Dene's looked into other subsidies that might help her make ends meet, but said her relatively high income puts many of those, including a childcare subsidy, out of reach.
"I make too much, but I don't make enough to live here," she said. "It's just kind of stressful."
Dene said she doesn't qualify for any housing subsidies either because she hasn't yet lived in the territory long enough.
Dene said she sees people posting about moving to or back to Yellowknife for jobs, who are looking for accommodation, and she feels conflicted.
"I see all of these families ... moving up, coming up around this time ... and I just feel like I want to message them and be like, don't bother."
Multi-year fix
Dene posted about her situation recently on the Yellowknife Accommodations page on Facebook and got a response that she's hopeful will lead to a rental at the beginning of June.
"So that's good news. Just hoping nothing changes from now until then," she said.
For others still looking, there's no quick fix, according to Warburton and Bell.
Both say it's going to take time to build up rental supply, and Warburton said there's not much on the horizon other than a couple of smaller units expected this fall.

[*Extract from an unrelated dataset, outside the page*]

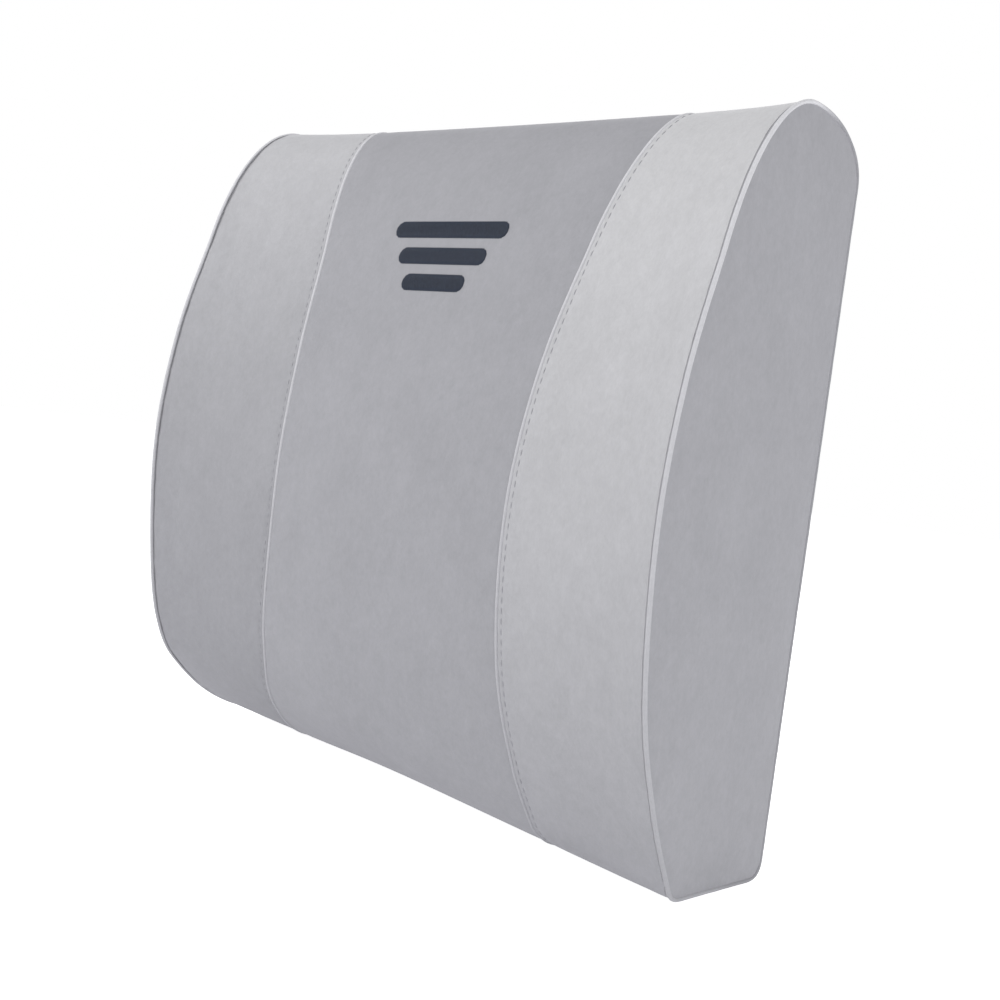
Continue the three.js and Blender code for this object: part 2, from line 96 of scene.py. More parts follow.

"There's a couple of large apartment buildings permitted or getting permitted, but those will be twelve or close to twenty-four months out for some of those," he said.
Warburton said one "relief valve" the city could support would be to allow construction camps for temporary works.
But currently that's not allowed and "the city has been pretty adamant that's not going to happen, he said.
"Really it's going to be a multi-year fix."